The reported deployment or tolerance of violent youth groups by the state or ruling party to counter opposition movements such as the National Unity Platform (NUP)  especially in its Buganda strongholds  reflects a similarly short-sighted political tactic.

The logic is simple, if the state cannot win popular legitimacy through delivery of services, democracy, or accountability, it will attempt to dominate through fear. But this tactic is profoundly unsustainable.

Firstly, such groups, once empowered, rarely stay within the bounds of their original function. They are not professional security forces accountable to a constitutional order. Rather, they are loosely coordinated actors driven by patronage, ideology, or simply the opportunity for economic survival through violence.

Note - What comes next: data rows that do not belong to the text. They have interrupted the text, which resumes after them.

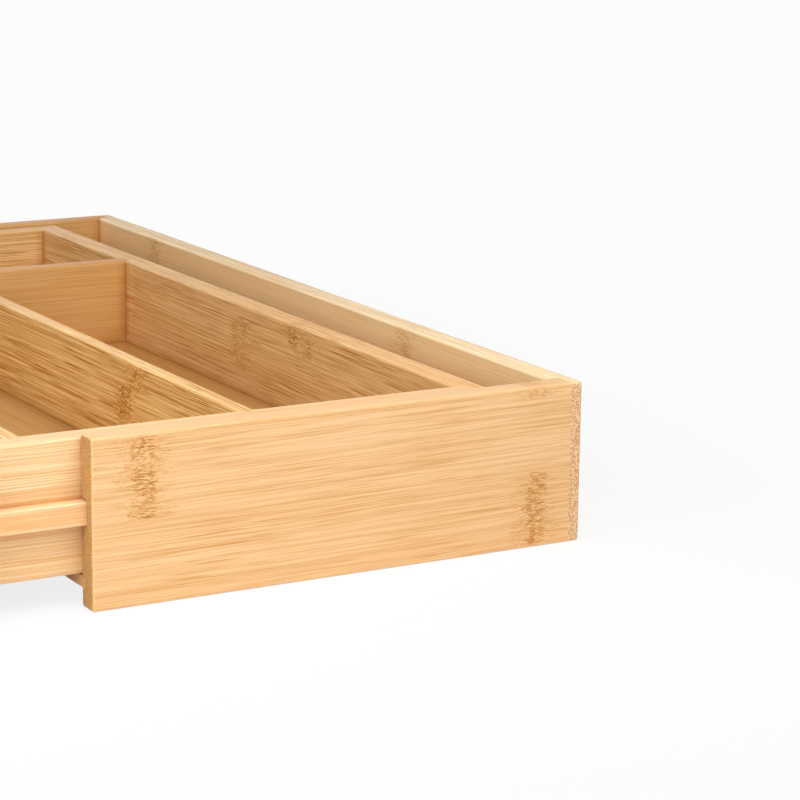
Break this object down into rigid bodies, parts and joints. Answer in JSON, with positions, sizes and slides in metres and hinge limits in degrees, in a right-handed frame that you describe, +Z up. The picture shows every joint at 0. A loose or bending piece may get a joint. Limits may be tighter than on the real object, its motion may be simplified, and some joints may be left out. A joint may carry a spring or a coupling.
{
  "type": "cutlery tray",
  "caption": "Expandable bamboo cutlery tray: an open core tray with long compartments and a wide one at the back, carried on rails by side wings that slide out.",
  "frame": {"origin": "on the table, under the middle of the tray, with each wing pulled out as in the picture", "axes": "+X across the tray to the right, the way the right wing slides out; +Y from the front to the back; +Z up"},
  "size_m": [0.4536, 0.4444, 0.0635],
  "materials": {
    "bamboo_wing": "smooth pale bamboo with fine fibre lines along each board, satin lacquer",
    "bamboo_core": "smooth pale bamboo, satin lacquer",
    "bamboo_divider": "side-pressed bamboo with strong fine lines, satin lacquer",
    "bamboo_floor": "thin bamboo board with fine lines from front to back, satin lacquer",
    "bamboo_rail": "planed bamboo strip, satin"
  },
  "bodies": {
    "core": {"core_front_panel": "bamboo_core", "core_back_panel": "bamboo_core", "core_left_wall": "bamboo_core", "core_right_wall": "bamboo_core", "core_floor": "bamboo_floor", "cross_divider": "bamboo_divider", "long_divider_1": "bamboo_divider", "long_divider_2": "bamboo_divider", "long_divider_3": "bamboo_divider", "front_rail": "bamboo_rail", "back_rail": "bamboo_rail"},
    "right_wing": {"right_wing_front_panel": "bamboo_wing", "right_wing_back_panel": "bamboo_wing", "right_wing_side_wall": "bamboo_wing", "right_wing_floor": "bamboo_floor"},
    "left_wing": {"left_wing_front_panel": "bamboo_wing", "left_wing_back_panel": "bamboo_wing", "left_wing_side_wall": "bamboo_wing", "left_wing_floor": "bamboo_floor"}
  },
  "joints": [
    {"name": "right_wing_slide", "type": "slide", "parent": "core", "child": "right_wing", "axis": [1, 0, 0], "range_m": [-0.02115, 0.0783]},
    {"name": "left_wing_slide", "type": "slide", "parent": "core", "child": "left_wing", "axis": [-1, 0, 0], "range_m": [-0.02115, 0.0783]}
  ]
}
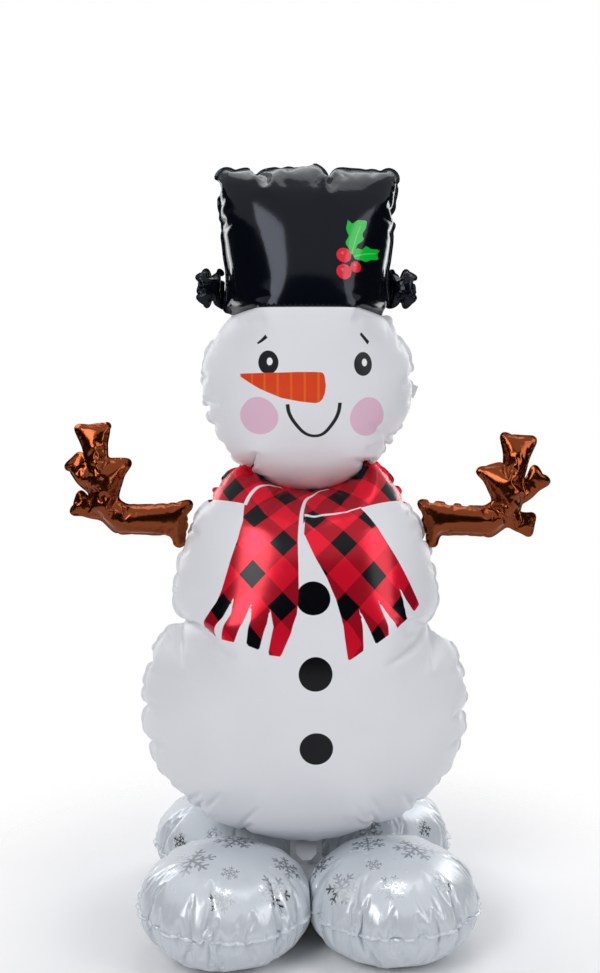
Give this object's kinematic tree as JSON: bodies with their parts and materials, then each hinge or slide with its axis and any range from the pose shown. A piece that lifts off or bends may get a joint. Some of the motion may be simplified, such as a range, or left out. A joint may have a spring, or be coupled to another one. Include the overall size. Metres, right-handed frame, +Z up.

Their loyalty is contingent and volatile. As seen in Liberia under Charles Taylor or Sierra Leone’s RUF, armed youth militias often spiral into autonomous actors, destabilizing the very state that created them.

Secondly, the use of violence to suppress legitimate political dissent only deepens grievances and radicalizes the opposition. NUP’s rise in Buganda stems from long-standing socio-political and economic concerns — unemployment, inequality, land grabs, and political marginalization.

Addressing these through violence rather than reform only hardens public opinion against the state and further erodes its legitimacy. When citizens lose faith in peaceful political engagement, they begin to view violence as a necessary countermeasure, plunging the nation into a cycle of retribution.

Thirdly, the strategy undermines the credibility and cohesion of state institutions. When gangs operate with impunity under state protection, the police and military are seen not as guardians of public order but as partisan tools. This delegitimizes the judiciary, disempowers civilian governance, and accelerates the breakdown of the rule of law.

Uganda, like the U.S. in Afghanistan, may find that today’s “friendly” political militias are tomorrow’s insurgents or warlords. Mamdani’s critique is clear: states that instrumentalize violence for short-term political advantage often sow the seeds of long-term instability. The state’s primary responsibility is to protect all citizens equally  not to divide them into camps of “good supporters” and “bad opposition.”

The government’s use of gang violence as a counterforce to legitimate democratic expression is not only ethically and legally wrong  it is politically suicidal. Real security lies not in terrorizing the population into submission, but in engaging with their concerns, providing services, and respecting democratic norms. Uganda risks turning a political contest into a battleground with no winners, only victims.